Crossbows are no different than vertical bows. They will have minimal arrow specifications just as vertical bows. Personally, the speed is irrelevant to me, crossbows are noisy unless you break 1100fps. I changed to heavier arrows almost immediately and the first observation was the heavier arrows did not drop that much in speed and downrange improved. Seems the heavier arrow was more efficient in absorbing the crossbow energy no different than vertical. I switched to 125 gr Rage Crossbow version and fly great with heavier arrows. Crossbow did quiet down "a little" but still noisy in comparison to vertical. The heavier arrows were definitely more stable in flight and target penetration actually became a problem. Targets that held up no longer could hold the heavier arrows even at 40yds. These are block 400fps targets. 3D is joke, right through. This is an older Bowtech Stryker 380 that shoots 20" FMJ's at 255fps with 125gr heads. Blow through deer even at 50 yds. Too bad the arrow is discontinued but I bought enough shafts to last.
 
You may be correct, the only difference I'm aware of is diameter.
I tried getting Easton 2117 bolts, which is what this crossbow was designed for, but cannot get them and was told to get carbon bolts.

Cheers

Most everything has changed to carbon now. Bows and produce are changing all the time.

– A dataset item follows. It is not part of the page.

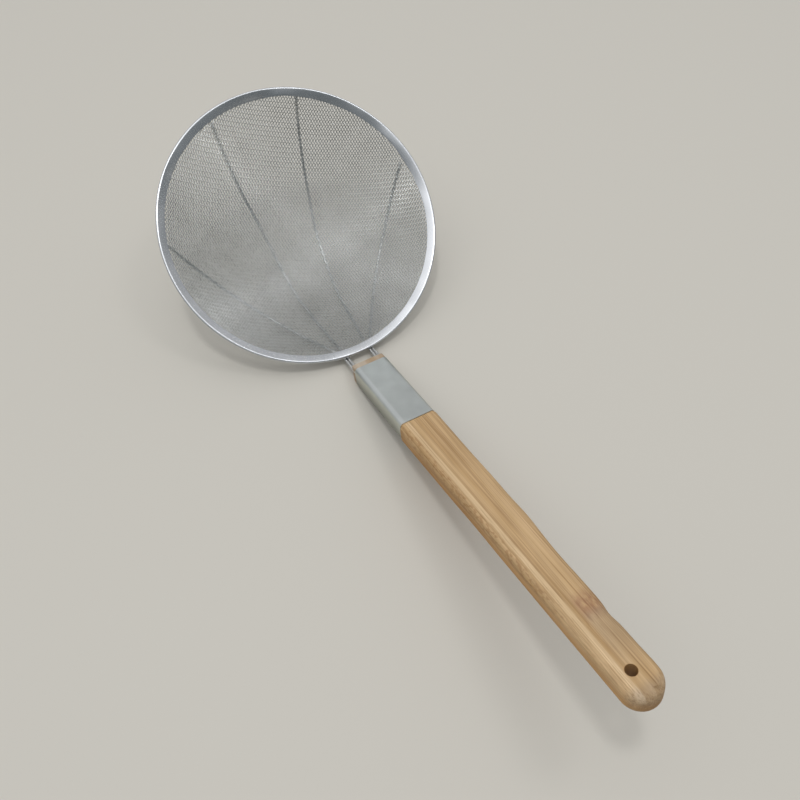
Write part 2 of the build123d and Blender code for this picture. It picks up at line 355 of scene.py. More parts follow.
def clean_surface(piece, angle=40):
    """Merges doubles, turns the faces outwards and smooths all but the sharp edges."""
    edit_all(piece)
    bpy.ops.mesh.remove_doubles(threshold=WELD)
    bpy.ops.mesh.normals_make_consistent(inside=False)
    leave_edit()
    smooth(piece, angle)


def settle(piece, name, place, material):
    """Puts a piece made at the origin in its place, and gives it its finish."""
    piece.data.transform(place)
    piece.data.update()
    piece.name = name
    piece.data.name = name
    piece.data.materials.clear()
    piece.data.materials.append(material)
    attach(piece, "root")


# Woven cloth


def bowl_height(radius):
    """Height of the bowl's surface in the rim's frame: the cap, then the slope under the band."""
    cap = CAP_CENTRE - numpy.sqrt(CAP_RADIUS**2 - numpy.minimum(radius, CREASE_RADIUS) ** 2)
    return cap + numpy.maximum(radius - CREASE_RADIUS, 0) * math.tan(BAND_SLOPE)


def dished(points):
    """Lays flat cloth on the bowl: round the cap, then up the slope, pressed in the rim's band."""
    reach = numpy.hypot(points[:, 0], points[:, 1])
    safe = numpy.maximum(reach, WELD)
    pressed = ease(reach, FLAT_CREASE - PRESS_RUN, FLAT_CREASE)
    rise = points[:, 2] * (1 - PRESSED_SHARE * pressed) + CLOTH_LIFT * (1 - pressed)
    turn = numpy.minimum(reach / CAP_RADIUS, CAP_ANGLE)
    beyond = numpy.maximum(reach - FLAT_CREASE, 0)
    lean = numpy.where(beyond > 0, BAND_SLOPE, turn)
    radius = CAP_RADIUS * numpy.sin(turn) + beyond * math.cos(BAND_SLOPE) - rise * numpy.sin(lean)
    height = CAP_CENTRE - CAP_RADIUS * numpy.cos(turn) + beyond * math.sin(BAND_SLOPE)
    height = height + rise * numpy.cos(lean)
    return numpy.column_stack((points[:, 0] / safe * radius, points[:, 1] / safe * radius, height))


def make_crimped_pair():
    """Two neighbouring wires over two crossings, bent over and under in turn."""
    deselect()
    bpy.ops.mesh.primitive_circle_add(
        vertices=WIRE_SIDES, radius=WIRE / 2,
        location=(-PITCH / 2, PITCH / 2, -CRIMP), rotation=(0, math.pi / 2, 0),
    )
    pair = bpy.context.object
    bpy.ops.object.transform_apply(location=True, rotation=True, scale=True)
    edit_all(pair)
    for rise in (2 * CRIMP, -2 * CRIMP):
        bpy.ops.mesh.extrude_region_move(TRANSFORM_OT_translate={"value": (PITCH, 0, rise)})
    bpy.ops.mesh.select_all(action="SELECT")
    bpy.ops.mesh.duplicate_move(TRANSFORM_OT_translate={"value": (-PITCH, PITCH, 0)})
    leave_edit()
    return pair


def weave_quarter(reach):
    """A square quarter of the flat cloth, as long and as wide as the reach at least."""
    step = 2 * PITCH
    pairs = math.ceil(reach / step) + 1
    warp = make_crimped_pair()
    repeat(warp, pairs + 1, (step, 0, 0), use_merge_vertices=True, merge_threshold=NEAR)
    repeat(warp, pairs, (0, step, 0))
    edit_all(warp)
    bpy.ops.mesh.bisect(plane_co=(0, 0, 0), plane_no=(1, 0, 0), clear_inner=True)
    bpy.ops.mesh.select_all(action="SELECT")
    bpy.ops.mesh.normals_make_consistent(inside=False)
    leave_edit()
    # The weft is the warp with its two directions exchanged and its bends the other way up
    weft = copy_of(warp, "weft")
    weft.data.transform(Matrix(((0, 1, 0, 0), (1, 0, 0, 0), (0, 0, -1, 0), (0, 0, 0, 1))))
    return join([warp, weft], "quarter")


def weave_cloth(radius):
    """Four quarters, drawn askew, joined and trimmed to a flat round."""
    quarter = weave_quarter(radius / min(CLOTH_STRETCH))
    askew = Matrix.Rotation(CLOTH_TURN, 4, "Z") @ Matrix.Diagonal((*CLOTH_STRETCH, 1, 1))
    quarters = []
    for number in range(4):
        part = copy_of(quarter, "cloth")
        part.data.transform(askew @ Matrix.Rotation((number + 0.5) * math.pi / 2, 4, "Z"))
        quarters.append(part)
    bpy.data.objects.remove(quarter, do_unlink=True)
    cloth = join(quarters, "wire_cloth")
    points = points_of(cloth)
    select_points(cloth, numpy.hypot(points[:, 0], points[:, 1]) > radius)
    bpy.ops.mesh.delete(type="VERT")
    bpy.ops.mesh.select_all(action="SELECT")
    bpy.ops.mesh.remove_doubles(threshold=WELD)
    bpy.ops.mesh.fill_holes(sides=WIRE_SIDES)
    leave_edit()
    return cloth


def make_cloth(material):
    """The cloth, dished and bent with the rim's band."""
    cloth = weave_cloth(FLAT_CREASE + CLOTH_TUCK)
    # How far each point stands out from the cloth's middle, on either side
    crimp = cloth.data.attributes.new("crimp", "FLOAT", "POINT")
    crimp.data.foreach_set("value", numpy.abs(points_of(cloth)[:, 2]) / (CRIMP + WIRE / 2))
    move_points(cloth, bent_by_hand(dished(points_of(cloth))))
    outwards(cloth)
    cloth.data.shade_smooth()
    settle(cloth, "wire_cloth", RIM_FRAME, material)
    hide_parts("mesh_bowl")


# Ribs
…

Getting with your local archery shop is a good start. And when talking crossbows, they are "bolts", not "arrows". When you find a stiff enough bolt (the proper spine for your crossbow), you should easily be able to shoot 100gr or 125's without issue. We always just shot the biggest cut mechanical we could find for our deer hunting. Just wanted bigger holes and to somewhat slow down that bolt to make it easier to find after exiting the deer or hog. Modern crossbows are so dang fast that they can easily push a giant mechanical through a deer.
Several state require a certain cutting width.